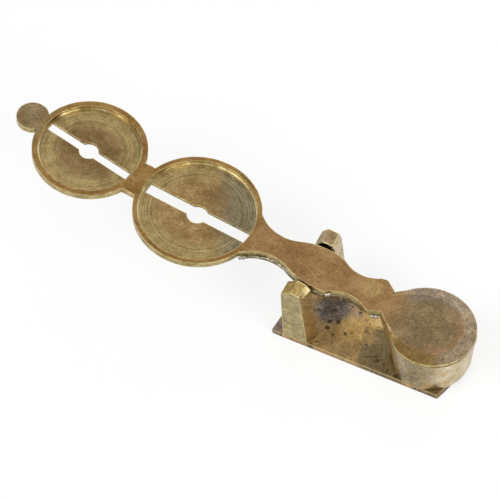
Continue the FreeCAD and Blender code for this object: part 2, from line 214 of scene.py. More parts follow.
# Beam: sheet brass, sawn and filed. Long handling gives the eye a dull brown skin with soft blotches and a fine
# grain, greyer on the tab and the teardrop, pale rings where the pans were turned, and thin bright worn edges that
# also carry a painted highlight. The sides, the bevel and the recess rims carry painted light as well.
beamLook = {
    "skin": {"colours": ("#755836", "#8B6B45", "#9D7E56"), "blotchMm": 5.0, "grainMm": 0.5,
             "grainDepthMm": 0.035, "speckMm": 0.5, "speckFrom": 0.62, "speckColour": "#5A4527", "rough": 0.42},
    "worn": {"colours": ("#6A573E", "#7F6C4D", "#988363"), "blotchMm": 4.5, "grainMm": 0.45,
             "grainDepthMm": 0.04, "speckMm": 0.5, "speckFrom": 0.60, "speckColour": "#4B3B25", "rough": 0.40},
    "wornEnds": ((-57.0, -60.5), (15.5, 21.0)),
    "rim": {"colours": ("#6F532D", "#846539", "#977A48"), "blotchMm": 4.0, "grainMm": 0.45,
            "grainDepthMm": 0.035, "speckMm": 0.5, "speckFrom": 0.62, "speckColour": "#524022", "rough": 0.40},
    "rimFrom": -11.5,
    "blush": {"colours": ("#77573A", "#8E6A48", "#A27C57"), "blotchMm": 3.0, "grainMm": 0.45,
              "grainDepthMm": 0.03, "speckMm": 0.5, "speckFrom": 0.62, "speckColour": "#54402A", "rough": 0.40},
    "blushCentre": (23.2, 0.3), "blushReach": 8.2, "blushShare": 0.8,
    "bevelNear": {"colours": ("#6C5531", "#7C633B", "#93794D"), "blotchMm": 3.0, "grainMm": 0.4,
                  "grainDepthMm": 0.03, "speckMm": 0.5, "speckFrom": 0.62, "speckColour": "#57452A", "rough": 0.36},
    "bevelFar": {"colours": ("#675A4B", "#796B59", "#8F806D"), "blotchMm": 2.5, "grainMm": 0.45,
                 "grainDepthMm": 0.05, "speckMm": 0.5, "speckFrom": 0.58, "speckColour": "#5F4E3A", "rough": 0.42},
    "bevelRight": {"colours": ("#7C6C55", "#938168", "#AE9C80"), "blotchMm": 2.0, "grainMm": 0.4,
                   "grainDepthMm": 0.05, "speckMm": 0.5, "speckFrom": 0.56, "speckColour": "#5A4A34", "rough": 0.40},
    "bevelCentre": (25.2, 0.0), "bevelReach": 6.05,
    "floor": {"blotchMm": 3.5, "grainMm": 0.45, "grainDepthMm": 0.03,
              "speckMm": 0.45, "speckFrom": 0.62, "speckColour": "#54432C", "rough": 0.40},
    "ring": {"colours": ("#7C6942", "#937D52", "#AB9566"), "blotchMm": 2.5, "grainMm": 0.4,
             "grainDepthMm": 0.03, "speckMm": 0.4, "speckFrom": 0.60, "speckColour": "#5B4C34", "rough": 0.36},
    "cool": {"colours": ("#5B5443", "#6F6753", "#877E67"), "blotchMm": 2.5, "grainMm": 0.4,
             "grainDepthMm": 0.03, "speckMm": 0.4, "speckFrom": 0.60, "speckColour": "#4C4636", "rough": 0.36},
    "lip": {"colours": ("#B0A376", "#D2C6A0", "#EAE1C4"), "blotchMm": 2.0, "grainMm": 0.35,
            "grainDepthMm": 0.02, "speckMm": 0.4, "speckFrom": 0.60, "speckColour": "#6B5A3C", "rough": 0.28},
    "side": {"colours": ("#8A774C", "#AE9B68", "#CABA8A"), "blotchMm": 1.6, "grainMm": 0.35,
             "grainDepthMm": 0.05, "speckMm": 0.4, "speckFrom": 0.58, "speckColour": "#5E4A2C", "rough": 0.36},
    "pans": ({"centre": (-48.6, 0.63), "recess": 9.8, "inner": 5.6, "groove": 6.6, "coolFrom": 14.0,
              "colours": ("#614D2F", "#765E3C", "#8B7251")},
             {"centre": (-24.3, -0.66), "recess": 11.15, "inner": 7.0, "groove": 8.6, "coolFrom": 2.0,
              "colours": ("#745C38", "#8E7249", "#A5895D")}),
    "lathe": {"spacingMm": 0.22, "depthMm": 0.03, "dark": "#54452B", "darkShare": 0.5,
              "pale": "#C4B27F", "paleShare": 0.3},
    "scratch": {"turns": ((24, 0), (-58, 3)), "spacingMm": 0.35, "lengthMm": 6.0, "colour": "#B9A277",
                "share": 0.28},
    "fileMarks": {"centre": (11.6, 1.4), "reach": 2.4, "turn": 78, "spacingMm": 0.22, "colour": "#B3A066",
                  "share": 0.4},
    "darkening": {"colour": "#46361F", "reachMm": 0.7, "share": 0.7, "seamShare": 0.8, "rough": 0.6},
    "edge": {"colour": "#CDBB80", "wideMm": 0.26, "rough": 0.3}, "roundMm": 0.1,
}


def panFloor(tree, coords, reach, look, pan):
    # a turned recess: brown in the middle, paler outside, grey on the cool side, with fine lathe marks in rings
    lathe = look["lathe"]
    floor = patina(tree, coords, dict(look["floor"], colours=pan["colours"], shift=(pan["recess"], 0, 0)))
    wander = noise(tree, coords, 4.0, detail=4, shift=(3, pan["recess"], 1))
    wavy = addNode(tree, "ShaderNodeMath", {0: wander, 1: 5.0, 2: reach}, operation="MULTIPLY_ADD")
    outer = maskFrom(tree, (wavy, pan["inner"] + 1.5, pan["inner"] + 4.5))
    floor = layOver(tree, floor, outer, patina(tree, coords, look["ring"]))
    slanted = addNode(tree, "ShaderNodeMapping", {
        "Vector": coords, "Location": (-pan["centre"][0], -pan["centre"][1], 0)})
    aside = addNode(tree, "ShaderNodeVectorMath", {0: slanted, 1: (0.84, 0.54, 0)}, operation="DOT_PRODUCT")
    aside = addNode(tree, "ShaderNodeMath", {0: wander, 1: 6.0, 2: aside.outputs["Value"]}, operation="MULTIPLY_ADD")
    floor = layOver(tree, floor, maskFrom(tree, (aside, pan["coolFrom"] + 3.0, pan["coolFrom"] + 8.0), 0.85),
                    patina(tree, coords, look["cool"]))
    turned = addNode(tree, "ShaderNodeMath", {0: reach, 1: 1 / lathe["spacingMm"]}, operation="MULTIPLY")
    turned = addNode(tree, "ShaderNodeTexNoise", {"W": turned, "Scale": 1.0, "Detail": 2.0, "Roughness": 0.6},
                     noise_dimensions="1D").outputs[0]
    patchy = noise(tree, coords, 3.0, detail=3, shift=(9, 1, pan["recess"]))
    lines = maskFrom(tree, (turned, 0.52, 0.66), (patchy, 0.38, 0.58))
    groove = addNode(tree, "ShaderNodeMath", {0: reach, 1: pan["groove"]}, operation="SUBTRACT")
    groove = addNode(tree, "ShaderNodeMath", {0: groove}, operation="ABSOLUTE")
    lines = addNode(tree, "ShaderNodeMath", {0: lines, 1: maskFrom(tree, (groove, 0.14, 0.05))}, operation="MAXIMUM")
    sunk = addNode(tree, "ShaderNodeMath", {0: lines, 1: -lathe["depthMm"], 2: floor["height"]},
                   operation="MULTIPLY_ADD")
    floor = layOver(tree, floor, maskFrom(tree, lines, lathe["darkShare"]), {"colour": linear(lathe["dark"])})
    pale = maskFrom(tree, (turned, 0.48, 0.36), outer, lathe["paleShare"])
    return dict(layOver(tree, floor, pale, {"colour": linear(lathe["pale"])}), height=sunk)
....
• What is expected
Extract each line from the listing above, please, and repeat it exactly.

• Result for this exercise
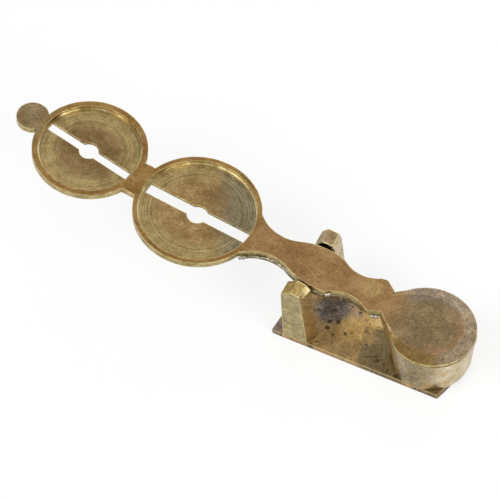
Continue the FreeCAD and Blender code for this object: part 2, from line 214 of scene.py. More parts follow.
# Beam: sheet brass, sawn and filed. Long handling gives the eye a dull brown skin with soft blotches and a fine
# grain, greyer on the tab and the teardrop, pale rings where the pans were turned, and thin bright worn edges that
# also carry a painted highlight. The sides, the bevel and the recess rims carry painted light as well.
beamLook = {
    "skin": {"colours": ("#755836", "#8B6B45", "#9D7E56"), "blotchMm": 5.0, "grainMm": 0.5,
             "grainDepthMm": 0.035, "speckMm": 0.5, "speckFrom": 0.62, "speckColour": "#5A4527", "rough": 0.42},
    "worn": {"colours": ("#6A573E", "#7F6C4D", "#988363"), "blotchMm": 4.5, "grainMm": 0.45,
             "grainDepthMm": 0.04, "speckMm": 0.5, "speckFrom": 0.60, "speckColour": "#4B3B25", "rough": 0.40},
    "wornEnds": ((-57.0, -60.5), (15.5, 21.0)),
    "rim": {"colours": ("#6F532D", "#846539", "#977A48"), "blotchMm": 4.0, "grainMm": 0.45,
            "grainDepthMm": 0.035, "speckMm": 0.5, "speckFrom": 0.62, "speckColour": "#524022", "rough": 0.40},
    "rimFrom": -11.5,
    "blush": {"colours": ("#77573A", "#8E6A48", "#A27C57"), "blotchMm": 3.0, "grainMm": 0.45,
              "grainDepthMm": 0.03, "speckMm": 0.5, "speckFrom": 0.62, "speckColour": "#54402A", "rough": 0.40},
    "blushCentre": (23.2, 0.3), "blushReach": 8.2, "blushShare": 0.8,
    "bevelNear": {"colours": ("#6C5531", "#7C633B", "#93794D"), "blotchMm": 3.0, "grainMm": 0.4,
                  "grainDepthMm": 0.03, "speckMm": 0.5, "speckFrom": 0.62, "speckColour": "#57452A", "rough": 0.36},
    "bevelFar": {"colours": ("#675A4B", "#796B59", "#8F806D"), "blotchMm": 2.5, "grainMm": 0.45,
                 "grainDepthMm": 0.05, "speckMm": 0.5, "speckFrom": 0.58, "speckColour": "#5F4E3A", "rough": 0.42},
    "bevelRight": {"colours": ("#7C6C55", "#938168", "#AE9C80"), "blotchMm": 2.0, "grainMm": 0.4,
                   "grainDepthMm": 0.05, "speckMm": 0.5, "speckFrom": 0.56, "speckColour": "#5A4A34", "rough": 0.40},
    "bevelCentre": (25.2, 0.0), "bevelReach": 6.05,
    "floor": {"blotchMm": 3.5, "grainMm": 0.45, "grainDepthMm": 0.03,
              "speckMm": 0.45, "speckFrom": 0.62, "speckColour": "#54432C", "rough": 0.40},
    "ring": {"colours": ("#7C6942", "#937D52", "#AB9566"), "blotchMm": 2.5, "grainMm": 0.4,
             "grainDepthMm": 0.03, "speckMm": 0.4, "speckFrom": 0.60, "speckColour": "#5B4C34", "rough": 0.36},
    "cool": {"colours": ("#5B5443", "#6F6753", "#877E67"), "blotchMm": 2.5, "grainMm": 0.4,
             "grainDepthMm": 0.03, "speckMm": 0.4, "speckFrom": 0.60, "speckColour": "#4C4636", "rough": 0.36},
    "lip": {"colours": ("#B0A376", "#D2C6A0", "#EAE1C4"), "blotchMm": 2.0, "grainMm": 0.35,
            "grainDepthMm": 0.02, "speckMm": 0.4, "speckFrom": 0.60, "speckColour": "#6B5A3C", "rough": 0.28},
    "side": {"colours": ("#8A774C", "#AE9B68", "#CABA8A"), "blotchMm": 1.6, "grainMm": 0.35,
             "grainDepthMm": 0.05, "speckMm": 0.4, "speckFrom": 0.58, "speckColour": "#5E4A2C", "rough": 0.36},
    "pans": ({"centre": (-48.6, 0.63), "recess": 9.8, "inner": 5.6, "groove": 6.6, "coolFrom": 14.0,
              "colours": ("#614D2F", "#765E3C", "#8B7251")},
             {"centre": (-24.3, -0.66), "recess": 11.15, "inner": 7.0, "groove": 8.6, "coolFrom": 2.0,
              "colours": ("#745C38", "#8E7249", "#A5895D")}),
    "lathe": {"spacingMm": 0.22, "depthMm": 0.03, "dark": "#54452B", "darkShare": 0.5,
              "pale": "#C4B27F", "paleShare": 0.3},
    "scratch": {"turns": ((24, 0), (-58, 3)), "spacingMm": 0.35, "lengthMm": 6.0, "colour": "#B9A277",
                "share": 0.28},
    "fileMarks": {"centre": (11.6, 1.4), "reach": 2.4, "turn": 78, "spacingMm": 0.22, "colour": "#B3A066",
                  "share": 0.4},
    "darkening": {"colour": "#46361F", "reachMm": 0.7, "share": 0.7, "seamShare": 0.8, "rough": 0.6},
    "edge": {"colour": "#CDBB80", "wideMm": 0.26, "rough": 0.3}, "roundMm": 0.1,
}


def panFloor(tree, coords, reach, look, pan):
    # a turned recess: brown in the middle, paler outside, grey on the cool side, with fine lathe marks in rings
    lathe = look["lathe"]
    floor = patina(tree, coords, dict(look["floor"], colours=pan["colours"], shift=(pan["recess"], 0, 0)))
    wander = noise(tree, coords, 4.0, detail=4, shift=(3, pan["recess"], 1))
    wavy = addNode(tree, "ShaderNodeMath", {0: wander, 1: 5.0, 2: reach}, operation="MULTIPLY_ADD")
    outer = maskFrom(tree, (wavy, pan["inner"] + 1.5, pan["inner"] + 4.5))
    floor = layOver(tree, floor, outer, patina(tree, coords, look["ring"]))
    slanted = addNode(tree, "ShaderNodeMapping", {
        "Vector": coords, "Location": (-pan["centre"][0], -pan["centre"][1], 0)})
    aside = addNode(tree, "ShaderNodeVectorMath", {0: slanted, 1: (0.84, 0.54, 0)}, operation="DOT_PRODUCT")
    aside = addNode(tree, "ShaderNodeMath", {0: wander, 1: 6.0, 2: aside.outputs["Value"]}, operation="MULTIPLY_ADD")
    floor = layOver(tree, floor, maskFrom(tree, (aside, pan["coolFrom"] + 3.0, pan["coolFrom"] + 8.0), 0.85),
                    patina(tree, coords, look["cool"]))
    turned = addNode(tree, "ShaderNodeMath", {0: reach, 1: 1 / lathe["spacingMm"]}, operation="MULTIPLY")
    turned = addNode(tree, "ShaderNodeTexNoise", {"W": turned, "Scale": 1.0, "Detail": 2.0, "Roughness": 0.6},
                     noise_dimensions="1D").outputs[0]
    patchy = noise(tree, coords, 3.0, detail=3, shift=(9, 1, pan["recess"]))
    lines = maskFrom(tree, (turned, 0.52, 0.66), (patchy, 0.38, 0.58))
    groove = addNode(tree, "ShaderNodeMath", {0: reach, 1: pan["groove"]}, operation="SUBTRACT")
    groove = addNode(tree, "ShaderNodeMath", {0: groove}, operation="ABSOLUTE")
    lines = addNode(tree, "ShaderNodeMath", {0: lines, 1: maskFrom(tree, (groove, 0.14, 0.05))}, operation="MAXIMUM")
    sunk = addNode(tree, "ShaderNodeMath", {0: lines, 1: -lathe["depthMm"], 2: floor["height"]},
                   operation="MULTIPLY_ADD")
    floor = layOver(tree, floor, maskFrom(tree, lines, lathe["darkShare"]), {"colour": linear(lathe["dark"])})
    pale = maskFrom(tree, (turned, 0.48, 0.36), outer, lathe["paleShare"])
    return dict(layOver(tree, floor, pale, {"colour": linear(lathe["pale"])}), height=sunk)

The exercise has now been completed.